_Brief_. Repeat, exactly, the run of lines that opens with the line containing "const mat = new THREE.Group();" and closes with the line containing "for node in", and leave all other lines out.

* begin Provided data *

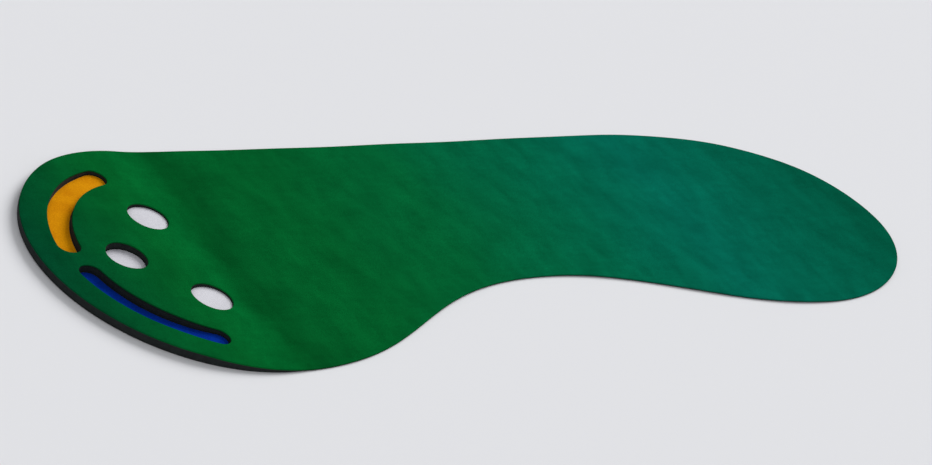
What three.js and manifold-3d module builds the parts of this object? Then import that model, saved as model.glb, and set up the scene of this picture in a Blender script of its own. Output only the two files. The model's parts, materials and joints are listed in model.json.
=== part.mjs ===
// Practice putting mat: a thin turf strip that ends in a raised head with three cups and two hazards.
// The head is a foam wedge between the turf and a non-slip base sheet. The cups and the hazards are cut
// through turf and foam, and white discs and coloured liners lie on the base sheet at their bottoms.
// The turf is one sheet, rubber-backed, and the mat is stored rolled: past the first roll line the sheet is
// cut into narrow strips that turn on each other along their top edges.
// Millimetres, +Z up. The floor is z = 0, +X runs from the head to the tee end, and +Y is the straight side.

import * as THREE from "three";
import { mergeVertices } from "three/addons/utils/BufferGeometryUtils.js";
import Module from "manifold-3d";

const wasm = await Module();
wasm.setup();

// ---------------------------------------------------------------- driving dimensions

// Whole mat
const MAT_LENGTH = 2740;
const MAT_WIDTH = 910;
const TURF_THICKNESS = 5; // pile, its ground cloth and the rubber coat under it
const HEAD_THICKNESS = 25; // floor to the top of the turf at the back of the head
const BASE_THICKNESS = 2;

// Outline: distances from the head's end, and offsets from the centreline
const NECK_FROM_HEAD = 1450; // narrowest place of the curved side
const NECK_OFFSET = -150;
const NECK_EASE = 460; // how far the curve runs straight on at the head and at the neck
const LOBE_FROM_TIP = 450; // widest place of the tee end on the curved side
const LOBE_OFFSET = -332;
const LOBE_EASE = 320;
const TIP_OFFSET = 20;
const SHOULDER_FROM_TIP = 690; // where the straight side starts to round off
const STRAIGHT_SIDE_DIP = 25; // pull of the straight side towards the centreline, at its control point
const ROUND = 0.5523; // Bezier handle of a quarter of an ellipse
const TIP_FULLNESS = 0.6;

// Ramp, measured from the head's end
const RAMP_TOP = 225;
const RAMP_TOE = 515;
const CREASE_HALF = 30; // half length of the soft crease at each end of the ramp

// Cups and hazards, measured from the head's end and from the centreline
const CUP_DIAMETER = 108;
const CUPS = [
  ["far", 404, 170],
  ["middle", 242, 4],
  ["near", 394, -162],
]; // name, distance and offset of its centre
const DISC_THICKNESS = 1;
const HAZARD_FROM_END = 100; // middle of the slots to the head's end
const HAZARD_FROM_SIDE = 105; // middle of the slots to the head's sides
const HAZARD_WIDTH = 62;
const HAZARDS = [
  ["sand", 108, 171],
  ["water", 189.5, 247],
]; // name, and the angles of its two end centres
const LINER_THICKNESS = 1.5;

// Clearances
const GLUE_GAP = 0.3; // between the turf and the foam
const LOOSE_FIT = 1; // round a disc or a liner
const BASE_INSET = 3; // base sheet inside the foam's edge
const FOAM_TOE_THICKNESS = 1;

// Roll lines
const ROLL_LINE_FROM_TOE = 95; // flat turf between the ramp's toe and the first line
const ROLL_STRIPS = 50;
const STRIP_GAP = 0.3;

// Fineness
const OUTLINE_SEGMENTS = 16;
const HOLE_SEGMENTS = 20;
const CREASE_SEGMENTS = 4;
const SPARE = 1; // how far a cut runs past the mat's ends

// ---------------------------------------------------------------- values that follow

const headEnd = -MAT_LENGTH / 2;
const tip = MAT_LENGTH / 2;
const half = MAT_WIDTH / 2;
const alongMat = (fromHead) => headEnd + fromHead;
const rampSlope = (HEAD_THICKNESS - TURF_THICKNESS) / (RAMP_TOE - RAMP_TOP);
const firstLine = alongMat(RAMP_TOE + ROLL_LINE_FROM_TOE);
const rollStep = (tip - firstLine) / ROLL_STRIPS;
const hazardRadius = half - HAZARD_FROM_SIDE;
const hazardCentre = alongMat(HAZARD_FROM_END) + hazardRadius;
const reach = 2 * MAT_LENGTH; // longer than anything that it cuts

// ---------------------------------------------------------------- materials

const material = (color, roughness) => new THREE.MeshStandardMaterial({ color, roughness, metalness: 0 });
const turfGreen = material(0x0b6b2c, 0.95);
const foamBlack = material(0x17191a, 0.9);
const baseGrey = material(0x2b2e30, 0.9);
const discWhite = material(0xe9e9ea, 0.7);
const linerColours = { sand: material(0xe8a80c, 0.8), water: material(0x1033b0, 0.8) };

// ---------------------------------------------------------------- solids and cuts

function solid(geometry) {
  geometry.deleteAttribute("normal");
  geometry.deleteAttribute("uv");
  const merged = mergeVertices(geometry, 1e-3);
  return new wasm.Manifold(
    new wasm.Mesh({
      numProp: 3,
      vertProperties: merged.attributes.position.array,
      triVerts: new Uint32Array(merged.index.array),
    }),
  );
}

function meshOf(name, manifold, look) {
  const made = manifold.getMesh();
  const geometry = new THREE.BufferGeometry();
  geometry.setAttribute("position", new THREE.BufferAttribute(made.vertProperties, 3));
  geometry.setIndex(new THREE.BufferAttribute(made.triVerts, 1));
  geometry.computeVertexNormals();
  const mesh = new THREE.Mesh(geometry, look);
  mesh.name = name;
  return mesh;
}

// A flat shape, raised from one height to another.
function slab(shape, low, high, curveSegments) {
  const depth = high - low;
  const geometry = new THREE.ExtrudeGeometry(shape, { depth, bevelEnabled: false, curveSegments });
  return solid(geometry.translate(0, 0, low));
}

// Everything between two places along the mat.
function slice(from, to) {
  const block = new THREE.BoxGeometry(to - from, reach, reach);
  return solid(block.translate((from + to) / 2, 0, 0));
}

// ---------------------------------------------------------------- outline of the mat, seen from above

function matOutline(inset) {
  const side = half - inset;
  const headCentre = headEnd + half;
  const neck = alongMat(NECK_FROM_HEAD);
  const neckSide = NECK_OFFSET + inset;
  const lobe = tip - LOBE_FROM_TIP;
  const lobeSide = LOBE_OFFSET + inset;
  const shoulder = tip - SHOULDER_FROM_TIP;
  const end = tip - inset;
  const shape = new THREE.Shape();
  shape.moveTo(headCentre, side);
  shape.absarc(headCentre, 0, side, Math.PI / 2, (3 * Math.PI) / 2, false);
  shape.bezierCurveTo(headCentre + NECK_EASE, -side, neck - NECK_EASE, neckSide, neck, neckSide);
  shape.bezierCurveTo(neck + LOBE_EASE, neckSide, lobe - LOBE_EASE, lobeSide, lobe, lobeSide);
  shape.bezierCurveTo(
    lobe + ROUND * (end - lobe),
    lobeSide,
    end,
    TIP_OFFSET - ROUND * (TIP_OFFSET - lobeSide),
    end,
    TIP_OFFSET,
  );
  shape.bezierCurveTo(
    end,
    TIP_OFFSET + TIP_FULLNESS * (side - TIP_OFFSET),
    shoulder + TIP_FULLNESS * (end - shoulder),
    side,
    shoulder,
    side,
  );
  const run = (shoulder - headCentre) / 3;
  shape.bezierCurveTo(shoulder - run, side, headCentre + run, side - STRAIGHT_SIDE_DIP, headCentre, side);
  return shape;
}

// ---------------------------------------------------------------- ramp, seen from the side

// Everything that lies a drop below the turf's top surface, out past the mat on every side.
function underTurfTop(drop) {
  const top = HEAD_THICKNESS - drop;
  const flat = TURF_THICKNESS - drop;
  const rampTop = alongMat(RAMP_TOP);
  const rampToe = alongMat(RAMP_TOE);
  const crease = CREASE_HALF * rampSlope;
  const profile = new THREE.Shape();
  profile.moveTo(headEnd - reach, -reach);
  profile.lineTo(reach, -reach);
  profile.lineTo(reach, flat);
  profile.lineTo(rampToe + CREASE_HALF, flat);
  profile.quadraticCurveTo(rampToe, flat, rampToe - CREASE_HALF, flat + crease);
  profile.lineTo(rampTop + CREASE_HALF, top - crease);
  profile.quadraticCurveTo(rampTop, top, rampTop - CREASE_HALF, top);
  profile.lineTo(headEnd - reach, top);
  const geometry = new THREE.ExtrudeGeometry(profile, {
    depth: reach,
    bevelEnabled: false,
    curveSegments: CREASE_SEGMENTS,
  });
  return solid(geometry.rotateX(Math.PI / 2).translate(0, reach / 2, 0));
}

// ---------------------------------------------------------------- cups and hazards

function cupShape([, fromHead, offset], clearance) {
  const shape = new THREE.Shape();
  shape.absarc(alongMat(fromHead), offset, CUP_DIAMETER / 2 - clearance, 0, 2 * Math.PI, false);
  return shape;
}

// A curved slot with round ends, on an arc round the hazards' common centre.
function hazardShape([, fromDegrees, toDegrees], clearance) {
  const from = THREE.MathUtils.degToRad(fromDegrees);
  const to = THREE.MathUtils.degToRad(toDegrees);
  const r = HAZARD_WIDTH / 2 - clearance;
  const endCentre = (angle) => [
    hazardCentre + hazardRadius * Math.cos(angle),
    hazardRadius * Math.sin(angle),
  ];
  const shape = new THREE.Shape();
  shape.absarc(hazardCentre, 0, hazardRadius + r, from, to, false);
  shape.absarc(...endCentre(to), r, to, to + Math.PI, false);
  shape.absarc(hazardCentre, 0, hazardRadius - r, to, from, true);
  shape.absarc(...endCentre(from), r, from + Math.PI, from + 2 * Math.PI, false);
  return shape;
}

function cutOpenings(body) {
  const cups = CUPS.map((cup) => cupShape(cup, 0));
  const slots = HAZARDS.map((hazard) => hazardShape(hazard, 0));
  const cut = (left, shape) => left.subtract(slab(shape, -reach, reach, HOLE_SEGMENTS));
  return [...cups, ...slots].reduce(cut, body);
}

// ---------------------------------------------------------------- the pieces

// Turf over the head, the ramp and the flat apron in front of it
function turfHead() {
  const layer = underTurfTop(0).subtract(underTurfTop(TURF_THICKNESS));
  const whole = slab(matOutline(0), 0, HEAD_THICKNESS, OUTLINE_SEGMENTS);
  const piece = whole.intersect(layer).intersect(slice(headEnd - SPARE, firstLine - STRIP_GAP / 2));
  return meshOf("turf_head", cutOpenings(piece), turfGreen);
}

// Foam wedge under it, which ends in a thin toe
function foamWedge() {
  const toe = alongMat(RAMP_TOE) - (BASE_THICKNESS + FOAM_TOE_THICKNESS + GLUE_GAP) / rampSlope;
  const above = slab(matOutline(0), BASE_THICKNESS, HEAD_THICKNESS, OUTLINE_SEGMENTS);
  const wedge = above.intersect(underTurfTop(TURF_THICKNESS + GLUE_GAP));
  return meshOf("foam_wedge", cutOpenings(wedge.intersect(slice(headEnd - SPARE, toe))), foamBlack);
}

// Non-slip sheet that closes the cups and the hazards from below
function baseSheet() {
  const end = alongMat(RAMP_TOE) - (BASE_THICKNESS + GLUE_GAP) / rampSlope;
  const piece = slab(matOutline(BASE_INSET), 0, BASE_THICKNESS, OUTLINE_SEGMENTS);
  return meshOf("base_sheet", piece.intersect(slice(headEnd - SPARE, end)), baseGrey);
}

function cupDisc(cup) {
  const top = BASE_THICKNESS + DISC_THICKNESS;
  const piece = slab(cupShape(cup, LOOSE_FIT), BASE_THICKNESS, top, HOLE_SEGMENTS);
  return meshOf(`cup_disc_${cup[0]}`, piece, discWhite);
}

function hazardLiner(hazard) {
  const top = BASE_THICKNESS + LINER_THICKNESS;
  const piece = slab(hazardShape(hazard, LOOSE_FIT), BASE_THICKNESS, top, HOLE_SEGMENTS);
  return meshOf(`${hazard[0]}_liner`, piece, linerColours[hazard[0]]);
}

// One strip of turf between two roll lines; the last one takes in the rounded tee end
function turfStrip(number) {
  const from = firstLine + (number - 1) * rollStep + STRIP_GAP / 2;
  const to = number === ROLL_STRIPS ? tip + SPARE : firstLine + number * rollStep - STRIP_GAP / 2;
  const flat = slab(matOutline(0), 0, TURF_THICKNESS, OUTLINE_SEGMENTS);
  return meshOf(`turf_strip_${String(number).padStart(2, "0")}`, flat.intersect(slice(from, to)), turfGreen);
}

const mat = new THREE.Group();
mat.add(turfHead(), foamWedge(), baseSheet());
mat.add(...CUPS.map(cupDisc), ...HAZARDS.map(hazardLiner));
for (let number = 1; number <= ROLL_STRIPS; number += 1) {
  mat.add(turfStrip(number));
}

export default mat;
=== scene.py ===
"""Practice putting mat, laid out flat on a pale floor.

The CAD nodes give every place and size. Each of them is replaced by a finely meshed piece: the turf over the
head and one stretch of turf for each roll line, the foam wedge, the base sheet, the cup discs and the liners.
Metres, +Z up. +X runs from the head to the tee end, and +Y is the straight side.
"""

import json
import math

import bpy
import numpy as np
from mathutils import Matrix, Vector
from mathutils.geometry import delaunay_2d_cdt


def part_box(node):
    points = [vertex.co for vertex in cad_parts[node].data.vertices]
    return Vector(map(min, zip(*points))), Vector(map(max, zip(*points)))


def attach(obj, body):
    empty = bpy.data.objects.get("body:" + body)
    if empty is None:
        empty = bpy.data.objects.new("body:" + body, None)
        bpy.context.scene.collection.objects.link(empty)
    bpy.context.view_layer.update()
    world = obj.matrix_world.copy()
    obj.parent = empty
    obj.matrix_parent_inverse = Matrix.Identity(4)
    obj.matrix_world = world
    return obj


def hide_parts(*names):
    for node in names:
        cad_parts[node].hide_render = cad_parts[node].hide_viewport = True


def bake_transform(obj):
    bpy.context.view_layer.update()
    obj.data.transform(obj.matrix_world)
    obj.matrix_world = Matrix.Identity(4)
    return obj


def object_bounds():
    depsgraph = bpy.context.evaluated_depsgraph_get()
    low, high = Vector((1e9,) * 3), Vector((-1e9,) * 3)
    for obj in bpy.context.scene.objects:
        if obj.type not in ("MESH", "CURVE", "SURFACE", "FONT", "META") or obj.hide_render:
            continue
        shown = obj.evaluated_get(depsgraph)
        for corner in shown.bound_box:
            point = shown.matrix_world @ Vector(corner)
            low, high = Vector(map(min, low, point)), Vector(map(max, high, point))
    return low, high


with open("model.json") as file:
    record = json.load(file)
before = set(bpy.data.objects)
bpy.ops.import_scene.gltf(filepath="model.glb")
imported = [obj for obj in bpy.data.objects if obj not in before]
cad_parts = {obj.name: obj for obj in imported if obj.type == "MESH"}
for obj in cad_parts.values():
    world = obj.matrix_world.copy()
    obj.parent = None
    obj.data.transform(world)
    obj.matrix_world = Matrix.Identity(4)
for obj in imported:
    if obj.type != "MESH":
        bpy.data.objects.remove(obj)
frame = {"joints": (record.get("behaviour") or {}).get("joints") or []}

# ---------------------------------------------------------------- sizes that the frame gives

cad_low, cad_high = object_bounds()
head_end = cad_low.x
tip = cad_high.x
half = cad_high.y
head_centre = head_end + half
turf_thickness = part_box("turf_strip_01")[1].z
head_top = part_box("turf_head")[1].z
base_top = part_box("base_sheet")[1].z
base_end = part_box("base_sheet")[1].x
foam_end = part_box("foam_wedge")[1].x
roll_lines = [joint["pos_m"][0] for joint in frame["joints"]]
roll_step = roll_lines[1] - roll_lines[0]

# ---------------------------------------------------------------- sizes that repeat the CAD's

# Outline: distances from the head's end or from the tip, and offsets from the centreline
NECK_FROM_HEAD = 1.450
NECK_OFFSET = -0.150
NECK_EASE = 0.460
LOBE_FROM_TIP = 0.450
LOBE_OFFSET = -0.332
LOBE_EASE = 0.320
TIP_OFFSET = 0.020
SHOULDER_FROM_TIP = 0.690
STRAIGHT_SIDE_DIP = 0.025
ROUND = 0.5523
TIP_FULLNESS = 0.6

# Ramp
RAMP_TOP = 0.225
RAMP_TOE = 0.515
CREASE_HALF = 0.030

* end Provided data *

_Full output_.
const mat = new THREE.Group();
mat.add(turfHead(), foamWedge(), baseSheet());
mat.add(...CUPS.map(cupDisc), ...HAZARDS.map(hazardLiner));
for (let number = 1; number <= ROLL_STRIPS; number += 1) {
  mat.add(turfStrip(number));
}

export default mat;
=== scene.py ===
"""Practice putting mat, laid out flat on a pale floor.

The CAD nodes give every place and size. Each of them is replaced by a finely meshed piece: the turf over the
head and one stretch of turf for each roll line, the foam wedge, the base sheet, the cup discs and the liners.
Metres, +Z up. +X runs from the head to the tee end, and +Y is the straight side.
"""

import json
import math

import bpy
import numpy as np
from mathutils import Matrix, Vector
from mathutils.geometry import delaunay_2d_cdt


def part_box(node):
    points = [vertex.co for vertex in cad_parts[node].data.vertices]
    return Vector(map(min, zip(*points))), Vector(map(max, zip(*points)))


def attach(obj, body):
    empty = bpy.data.objects.get("body:" + body)
    if empty is None:
        empty = bpy.data.objects.new("body:" + body, None)
        bpy.context.scene.collection.objects.link(empty)
    bpy.context.view_layer.update()
    world = obj.matrix_world.copy()
    obj.parent = empty
    obj.matrix_parent_inverse = Matrix.Identity(4)
    obj.matrix_world = world
    return obj


def hide_parts(*names):
    for node in names:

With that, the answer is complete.